After 2004 The Dandy underwent a radical format overhaul. The comic changed format and content, reflecting a more television-oriented style, now printed on glossy magazine paper instead of newsprint. a new comic strip called “Office Hours” (a comic strip about the adventures of the writers of The Dandy) appeared, and two supposedly new ones also started,(“Jak” and “Dreadlock Holmes”). In 2007 The Dandy had another update, becoming the fortnightly comic-magazine hybrid Dandy Xtreme. Unlike previous incarnations, Dandy characters did not necessarily grace the cover every issue; instead, celebrities and other cartoon characters were featured; the first Dandy Xtreme had Bart Simpson on the cover. The Dandy Xtreme had a theme for each issue, usually a movie or TV show.
From 2010 The Dandy returned as a weekly comic and dropped “Xtreme” from its title. The contents received a major overhaul, and all the comic strips from the Xtreme era except for Desperate Dan, Bananaman and The Bogies were dropped. Korky the Cat, who appeared in the comic’s first issue in 1937 returned with many new comic strips & celebrity spoofs such as Cheryl’s Mole, Pre-Skool Prime Minister, George vs Dragon. The 76-page Christmas special featured a pantomime, a 12-page Harry Hill strip. More recent comics have also feaured “Punslinger”, “Dad’s Turn To Cook”, “My Freaky Family”, “Animals Eat The Funniest Things”, “Star T.Rex” and “Brian Damage”. Song parodies and fake recipes also appeared in The Dandy. The Royal Mail also launched a special stamp collection to celebrate Britain’s rich comic book history, which included The Dandy among many others & a follow-up to Waverly Book’s The History of The Beano: The Story So Far, called The Art and History of The Dandy, was released in August 2012, the Dandy’s 75th anniversary year.

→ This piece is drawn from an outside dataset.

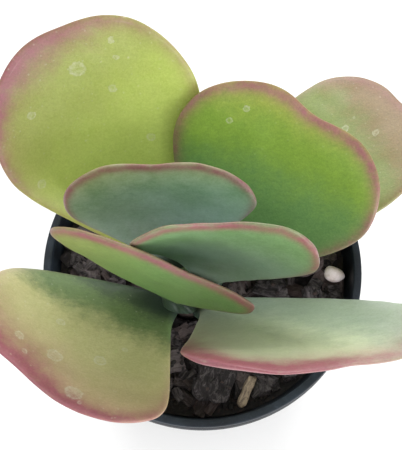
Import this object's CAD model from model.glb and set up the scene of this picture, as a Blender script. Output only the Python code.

Over its 75-year run hundreds of different comic strips have appeared in The Dandy, many of them for a very long time. including Desperate Dan and Korky the Cat, who both appeared in the first issue. Following mergers with Nutty and Hoot, the Dandy inherited a number of their strips, most notably Bananaman from Nutty and Cuddles from Hoot, who teamed up with a Dandy character to form a new strip entitled Cuddles and Dimples. Both have been quite long-running, having been in the Dandy since the 1980s and each having appeared on the front cover of both The Dandy and the comics from which they came from. The Dandy has also inherited Beryl the Peril, Puss ‘n’ Boots and Owen Goal from The Beezer & Topper. The Dandy has had a number of different cover stars including Korky the Kat, Desperate Dan and Jak and sometimes covers were given over to celebrities or current trends, Including the popular British comedian Harry Hill.